Principles for PERS Reform

Keep the promise for all benefits earned to date – for public employees who are retired and for those still in the workforce.
This is both a legal requirement and a commitment to fairness.

Maintain the basic retirement benefits of the PERS pension plans for those in the current system.
These basic benefits are based on years-of-service formulas that provide 45-50% of an employee’s “final average salary” after 30 years of employment. With Social Security providing an additional 20-40% of final salary, these benefits meet the test of adequate, even generous, retirement benefits.

Recognize that there are excesses in the current system that can and should be corrected on a going forward basis.
These excesses, like the Money Match program for pre-2003 employees, continue to produce pension payouts far above the system’s years-of-service formulas. Ditto for the use of unused sick leave and retirement to boost benefits for older employees. These add-on features can and should be changed prospectively without reducing the basic benefits of the system’s pension plans.

Ensure that employees share in the cost of supporting their retirement benefits, consistent with standard practices in both public and private sector plans.
This used to be the case for the PERS pension plan until 2003, when employee contributions were shifted to a separate retirement savings plan. Employee support for the pension plan is needed to re-establish fairness for taxpayers and consistency with benefit practices in the public and private sectors.

Work with current compensation plans and bargaining agreements so that reforms do not reduce employee paychecks.
Employer “pick-ups” of employee contributions are a legitimate form of compensation when negotiated in lieu of salary.
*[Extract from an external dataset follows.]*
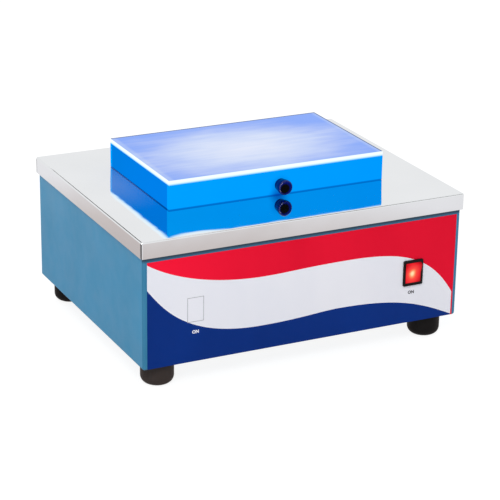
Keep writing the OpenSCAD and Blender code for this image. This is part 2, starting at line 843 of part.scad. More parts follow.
module cover_rear_wall() {
    color("#0096ff") difference() {
        translate([cover_x, cover_rear - wall_t / 2, cover_z + cover_wall_h / 2])
            cube([cover_w, wall_t, cover_wall_h], center = true);
        for (mid = hinge_mids, side = [-1, 1])
            translate([mid + side * leaf_screw_x, cover_rear + cut, axis_z + leaf_screw_at])
                rotate([90, 0, 0]) cylinder(r = small_screw_r, h = tap_l + cut);
    }
}

module side_wall(side) {
    translate([cover_x + side * (cover_w - wall_t) / 2, cover_y, cover_z + cover_wall_h / 2])
        cube([wall_t, cover_d - 2 * wall_t, cover_wall_h], center = true);
}

module cover_left_wall() {
    color("#0080f0") side_wall(-1);
}

module cover_right_wall() {
    color("#0080f0") side_wall(1);
}

// Round knob: a neck on the wall that flares to a crowned face with a rounded rim
module cover_knob() {
    r = knob_d / 2;
    neck = knob_neck_d / 2;
    color("#0a0a14") translate([knob_mid, cover_front, knob_axis_z]) rotate([90, 0, 0])
        difference() {
            union() {
                rotate_extrude() polygon([[0, 0], [neck, 0], [neck, knob_neck_l],
                    [r, knob_flare_l], [r, knob_l - knob_crown - knob_round],
                    [r - knob_round, knob_l - knob_crown], [0, knob_l]]);
                translate([0, 0, knob_l - knob_crown - knob_round]) rotate_extrude()
                    translate([r - knob_round, 0]) circle(knob_round);
            }
            translate([0, 0, -cut]) cylinder(r = knob_screw_r, h = knob_screw_in + cut);
        }
}

module knob_screw() {
    color("silver") translate([knob_mid, cover_front + wall_t, knob_axis_z]) rotate([90, 0, 0])
        pan_screw(knob_screw_r, knob_screw_head_r, head_h, wall_t + knob_screw_in);
}

// Outline of the socket, its two upper corners bevelled
module socket_plan(w, h) {
    polygon([[-w / 2, -h / 2], [w / 2, -h / 2], [w / 2, h / 2 - socket_bevel],
        [w / 2 - socket_bevel, h / 2], [-w / 2 + socket_bevel, h / 2], [-w / 2, h / 2 - socket_bevel]]);
}

module power_inlet() {
    color("#181818") difference() {
        union() {
            translate([inlet_x, inlet_face, inlet_mid_z])
                upright_plate(inlet_w, inlet_h, inlet_r * 2, inlet_flange_t);
            translate([inlet_x, rear_y + cut, inlet_mid_z])
                upright_plate(inlet_body_w, inlet_body_h, inlet_r, inlet_depth + cut);
        }
        translate([inlet_x, inlet_face + cut, inlet_mid_z + socket_up]) rotate([90, 0, 0])
            linear_extrude(socket_depth + cut) socket_plan(socket_w, socket_h);
        translate([inlet_x, inlet_face + cut, inlet_mid_z - drawer_down])
            upright_plate(drawer_w + 2 * drawer_gap, drawer_h + 2 * drawer_gap, drawer_gap,
                drawer_l + drawer_gap + cut);
        for (side = [-1, 1])
            translate([inlet_x + side * inlet_screw_gap / 2, inlet_face + cut, inlet_mid_z])
                rotate([90, 0, 0]) cylinder(r = small_screw_r + screw_play, h = inlet_flange_t + 2 * cut);
        for (i = [-1, 0, 1]) inlet_blade(i);
    }
}

// Blade number i of the inlet: line, earth and neutral, the earth blade set higher
module inlet_blade(i) {
    up = i == 0 ? earth_up : 0;
    back = rear_y - inlet_depth - tab_l;
    front = inlet_face - socket_depth + blade_l;
    translate([inlet_x + i * blade_gap - blade_t / 2, back,
        inlet_mid_z + socket_up - blade_h + up])
        cube([blade_t, front - back, blade_h]);
}

module inlet_blades() {
    color("silver") for (i = [-1, 0, 1]) inlet_blade(i);
}

module inlet_screws() {
    color("silver") for (side = [-1, 1])
        translate([inlet_x + side * inlet_screw_gap / 2, inlet_face, inlet_mid_z])
            rotate([90, 0, 0]) pan_screw(small_screw_r, small_head_r, small_pan_h,
                inlet_flange_t + case_t + small_nut_h + thread_past);
}

module inlet_nuts() {
    color("silver") for (side = [-1, 1])
        translate([inlet_x + side * inlet_screw_gap / 2, rear_y - case_t, inlet_mid_z])
            rotate([90, 0, 0]) hex_nut(small_screw_r, small_nut_r, small_nut_h);
}

// Drawer with a grip in front and two trays, for the fuse in use and a spare
module fuse_drawer() {
    color("#202020") difference() {
        union() {
            translate([inlet_x, inlet_face + inlet_edge, inlet_mid_z - drawer_down])
                upright_plate(drawer_w, drawer_h, drawer_gap, drawer_l);
            translate([inlet_x, inlet_face + drawer_grip, inlet_mid_z - drawer_down])
                upright_plate(drawer_w + 2 * grip_over, drawer_h + grip_over, grip_over,
                    drawer_grip - inlet_edge);
        }
        for (row = [0, 1]) fuse_at(row) fuse_room();
    }
}

// Place of fuse number row, 0 at the inner end of the drawer
module fuse_at(row) {
    pitch = fuse_d + 2 * fuse_play + tray_wall;
    translate([inlet_x, inlet_face + inlet_edge - drawer_l + pitch * (row + 0.5) + tray_end,
        inlet_mid_z - drawer_down]) children();
}

// Room for a fuse that is put in from above
module fuse_room() {
    r = fuse_d / 2 + fuse_play;
    half_l = fuse_l / 2 + fuse_play;
    rotate([0, 90, 0]) cylinder(r = r, h = 2 * half_l, center = true);
    translate([-half_l, -r, 0]) cube([2 * half_l, 2 * r, drawer_h]);
}

module fuses() {
    color("#d8e4e8") for (row = [0, 1]) fuse_at(row)
        translate([0, 0, fuse_rest - fuse_play]) rotate([0, 90, 0])
            cylinder(r = fuse_d / 2, h = fuse_l, center = true);
}

// Spots of the screws that hold the rails, and of those that hold the ballasts
rail_spots = [for (x = [-1, 1], y = [-1, 1]) [cover_x + x * rail_screw_x, cover_y + y * rail_screw_y]];
ballast_spots = [for (y = ballast_ys, side = [-1, 1])
    [ballast_x + side * (ballast_l / 2 - ballast_foot / 2), y]];

// Channel rails, open to the outside, that carry the reflector and the lamp holders
module lamp_rails() {
    color("silver") for (side = [-1, 1]) translate([cover_x + side * rail_mid, cover_y, rail_z])
        difference() {
            translate([0, 0, rail_h / 2]) cube([rail_w, rail_l, rail_h], center = true);
            translate([side * rail_t, 0, rail_h / 2])
                cube([rail_w, rail_l + 2 * cut, rail_h - 2 * rail_t], center = true);
            for (y = [-1, 1])
                drill([side * (rail_screw_x - rail_mid), y * rail_screw_y], screw_r + screw_play,
                    -cut, rail_h / 2);
        }
}

module rail_screws() {
    color("silver") for (spot = rail_spots)
        translate([spot[0], spot[1], plate_z])
            pan_screw(screw_r, head_r, low_pan_h, base_t + rail_t + nut_h + thread_past);
}

module rail_nuts() {
    color("silver") for (spot = rail_spots)
        translate([spot[0], spot[1], plate_top + rail_t]) hex_nut(screw_r, nut_r, nut_h);
}

// Reflector: one bent sheet with a flat floor, sloping sides and a lip on each side
module reflector() {
    half = reflector_floor / 2;
    run = reflector_side_h * reflector_slope;
    slant = reflector_t * sqrt(1 + reflector_slope * reflector_slope);
    top = reflector_side_h;
    color("#dfe3e6") translate([cover_x, cover_y, reflector_z]) rotate([90, 0, 90])
        linear_extrude(reflector_l, center = true) polygon([
            [-half, 0], [half, 0], [half + run, top - reflector_t],
            [half + run + reflector_lip, top - reflector_t], [half + run + reflector_lip, top],
            [half + run - slant / 2, top], [half - slant / 2, reflector_t],
            [-half + slant / 2, reflector_t], [-half - run + slant / 2, top],
            [-half - run - reflector_lip, top], [-half - run - reflector_lip, top - reflector_t],
            [-half - run, top - reflector_t]]);
}

// Lamp holder: a block on a foot, with a round head and two blind holes for the tube's pins
module lamp_holders() {
    color("white") for (y = tube_rows, side = [-1, 1])
        translate([cover_x + side * holder_mid, y, reflector_z + reflector_t]) difference() {
            union() {
                translate([0, 0, tube_lift / 2]) cube([holder_t, holder_w, tube_lift], center = true);
                translate([0, 0, tube_lift]) rotate([0, 90, 0])
                    cylinder(r = holder_w / 2, h = holder_t, center = true);
            }
            for (pin = [-1, 1])
                translate([-side * (holder_t / 2 + cut), pin * pin_gap / 2, tube_lift])
                    rotate([0, side * 90, 0]) cylinder(r = pin_r + cap_play, h = pin_l + cut + pin_room);
        }
}

module uv_tubes() {
    color("#e8e8ff") for (y = tube_rows)
        translate([cover_x, y, tube_z]) rotate([0, 90, 0]) difference() {
            cylinder(r = tube_d / 2 - cap_t, h = tube_l - 2 * cap_t, center = true);
            cylinder(r = tube_d / 2 - cap_t - tube_glass_t, h = tube_l, center = true);
        }
}

module tube_caps() {
    color("silver") for (y = tube_rows, side = [-1, 1])
        translate([cover_x + side * tube_l / 2, y, tube_z]) rotate([0, -side * 90, 0]) {
            difference() {
                cylinder(r = tube_d / 2, h = cap_l);
                translate([0, 0, cap_t])
                    cylinder(r = tube_d / 2 - cap_t + skim, h = cap_l);
            }
            for (pin = [-1, 1])
                translate([0, pin * pin_gap / 2, -pin_l + cap_play])
                    cylinder(r = pin_r, h = pin_l);
        }
}

// Ballast: a flat-footed box, screwed down at both ends
module ballasts() {
    color("#f0f0ec") for (y = ballast_ys) translate([ballast_x, y, plate_top]) difference() {
        union() {
            translate([0, 0, ballast_h / 2])
                cube([ballast_l - 2 * ballast_foot, ballast_w, ballast_h], center = true);
            translate([0, 0, ballast_foot_t / 2])
                cube([ballast_l, ballast_w, ballast_foot_t], center = true);
        }
        for (side = [-1, 1])
            drill([side * (ballast_l / 2 - ballast_foot / 2), 0], screw_r + screw_play, -cut, ballast_h);
    }
}

module ballast_screws() {
    color("silver") for (spot = ballast_spots)
        translate([spot[0], spot[1], plate_z])
            pan_screw(screw_r, head_r, low_pan_h, base_t + ballast_foot_t + nut_h + thread_past);
}

module ballast_nuts() {
    color("silver") for (spot = ballast_spots)
        translate([spot[0], spot[1], plate_top + ballast_foot_t]) hex_nut(screw_r, nut_r, nut_h);
}

// Terminal block: a strip with one raised cell and two openings to each way
module terminal_block() {
    l = terminal_ways * terminal_pitch;
    color("#f4f4ee") translate([terminal_x, terminal_y, plate_top]) difference() {
        union() {
            translate([0, 0, terminal_h / 4]) cube([l, terminal_w, terminal_h / 2], center = true);
            for (i = [0 : terminal_ways - 1])
                translate([(i - (terminal_ways - 1) / 2) * terminal_pitch, 0, terminal_h / 2])
                    cube([terminal_cell_l, terminal_cell_w, terminal_h], center = true);
        }
        for (i = [0 : terminal_ways - 1])
            translate([(i - (terminal_ways - 1) / 2) * terminal_pitch, 0, terminal_way_z])
                rotate([90, 0, 0])
                    cylinder(r = terminal_way_r, h = terminal_w + cut, center = true);
    }
}

module earth_stud() {
    color("silver") translate([earth_x, earth_y, plate_top]) {
        cylinder(r = screw_r, h = earth_l);
        cylinder(r = nut_r, h = nut_h, $fn = hex);
    }
}

cabinet_shell();
base_plate();
base_screws();
base_nuts();
rubber_feet();
foot_screws();
foot_nuts();
steel_top();
top_studs();
top_nuts();
filter_gasket();
filter_glass();
filter_frame();
filter_nuts();
front_overlay();
switch_body();
switch_rocker();
switch_terminals();
hinge_fixed_leaves();
hinge_moving_leaves();
hinge_pins();
hinge_top_screws();
hinge_top_nuts();
hinge_cover_screws();
cover_top_sheet();
cover_front_wall();
cover_rear_wall();
cover_left_wall();
cover_right_wall();
cover_knob();
knob_screw();
power_inlet();
inlet_blades();
inlet_screws();
inlet_nuts();
fuse_drawer();
fuses();
lamp_rails();
rail_screws();
rail_nuts();
reflector();
lamp_holders();
uv_tubes();
tube_caps();
ballasts();
ballast_screws();
ballast_nuts();
terminal_block();
earth_stud();
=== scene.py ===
# %% [markdown]
# # A bench-top ultraviolet light box, dressed for its picture
#
# The steel case, the folded top, the acrylic cover, the lamps and the switch all come ready-made as a
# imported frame. This notebook gives them their finish: bevels where sheet is cut, powder coat,
# polished steel, glowing acrylic and a printed panel. Nothing here moves or resizes a part.

# %% Load the frame
import math

import bmesh
import bpy
from mathutils import Matrix, Vector
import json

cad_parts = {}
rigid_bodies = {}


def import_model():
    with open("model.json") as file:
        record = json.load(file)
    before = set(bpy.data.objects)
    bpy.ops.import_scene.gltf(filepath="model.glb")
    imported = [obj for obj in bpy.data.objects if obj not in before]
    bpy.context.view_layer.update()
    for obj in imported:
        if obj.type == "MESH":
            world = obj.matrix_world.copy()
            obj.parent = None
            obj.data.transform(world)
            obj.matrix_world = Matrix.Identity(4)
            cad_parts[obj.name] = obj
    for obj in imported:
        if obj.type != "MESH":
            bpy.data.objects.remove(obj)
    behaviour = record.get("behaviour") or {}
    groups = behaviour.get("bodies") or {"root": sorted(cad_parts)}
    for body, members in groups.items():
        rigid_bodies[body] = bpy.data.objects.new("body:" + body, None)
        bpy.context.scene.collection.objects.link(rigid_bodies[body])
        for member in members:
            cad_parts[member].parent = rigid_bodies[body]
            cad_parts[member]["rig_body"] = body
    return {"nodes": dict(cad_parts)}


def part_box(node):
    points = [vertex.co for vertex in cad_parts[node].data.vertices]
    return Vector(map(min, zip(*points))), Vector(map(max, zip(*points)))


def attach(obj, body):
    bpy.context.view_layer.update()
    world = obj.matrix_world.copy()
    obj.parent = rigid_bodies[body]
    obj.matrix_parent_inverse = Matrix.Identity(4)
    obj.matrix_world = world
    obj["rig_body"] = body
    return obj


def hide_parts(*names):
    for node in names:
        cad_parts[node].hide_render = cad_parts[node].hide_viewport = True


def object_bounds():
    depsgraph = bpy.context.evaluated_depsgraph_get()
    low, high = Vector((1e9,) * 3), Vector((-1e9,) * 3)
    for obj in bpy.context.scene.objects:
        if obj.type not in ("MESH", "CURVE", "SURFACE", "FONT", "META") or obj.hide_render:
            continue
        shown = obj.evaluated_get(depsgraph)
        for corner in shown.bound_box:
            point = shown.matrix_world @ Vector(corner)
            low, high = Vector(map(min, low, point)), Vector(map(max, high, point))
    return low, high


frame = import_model()
CAD = frame["nodes"]
cad_low, cad_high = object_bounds()
BOX_MIDDLE = (cad_low + cad_high) / 2
MM = 0.001
print("size in mm:", [round(side / MM, 1) for side in cad_high - cad_low])

# %% [markdown]
# ## A few small helpers
#
# Colours are written as sRGB hex, as a paint chart or a screen gives them, but shaders count in linear
# light, so one function converts them. A second function adds a node, gives it its settings and fills
# its sockets: handed another socket, it makes a link, handed a node, it links that node's first output,
# and anything else is a value. Three more use it for what many materials here need: a run of colours,
# a way along an axis and a way out from a point. The last one measures in ellipsoids, and a half size of
# ANY_FAR is so long that its axis has no say.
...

Give employees choices to tailor their retirement benefits to their career plans.
Many employees will be better served with 401(k)-style defined contribution plans. Others who expect to spend their careers in public service may prefer a traditional pension plan.

Control the liabilities of the system going forward.
If current and future employees are to continue to have the option of a pension plan, employers should be expected to manage their compensation systems so as not to boost future payouts and shift costs to future generations of employees and taxpayers. Also, the system’s managers should be required to establish feasible investment targets so as not to understate the true costs of the promised pension benefits.

Commit that all cost savings stay in public budgets to expand and improve public services and attract a new generation of public employees.
The purpose of reform is not to back money out of public budgets but to free up funds that would otherwise be diverted to chasing the rising liabilities of the PERS pension plans. With or without new revenues, these funds will be needed to add school days and reduce class sizes in our schools and to maintain competitive salaries and benefits for a new generation of public employees.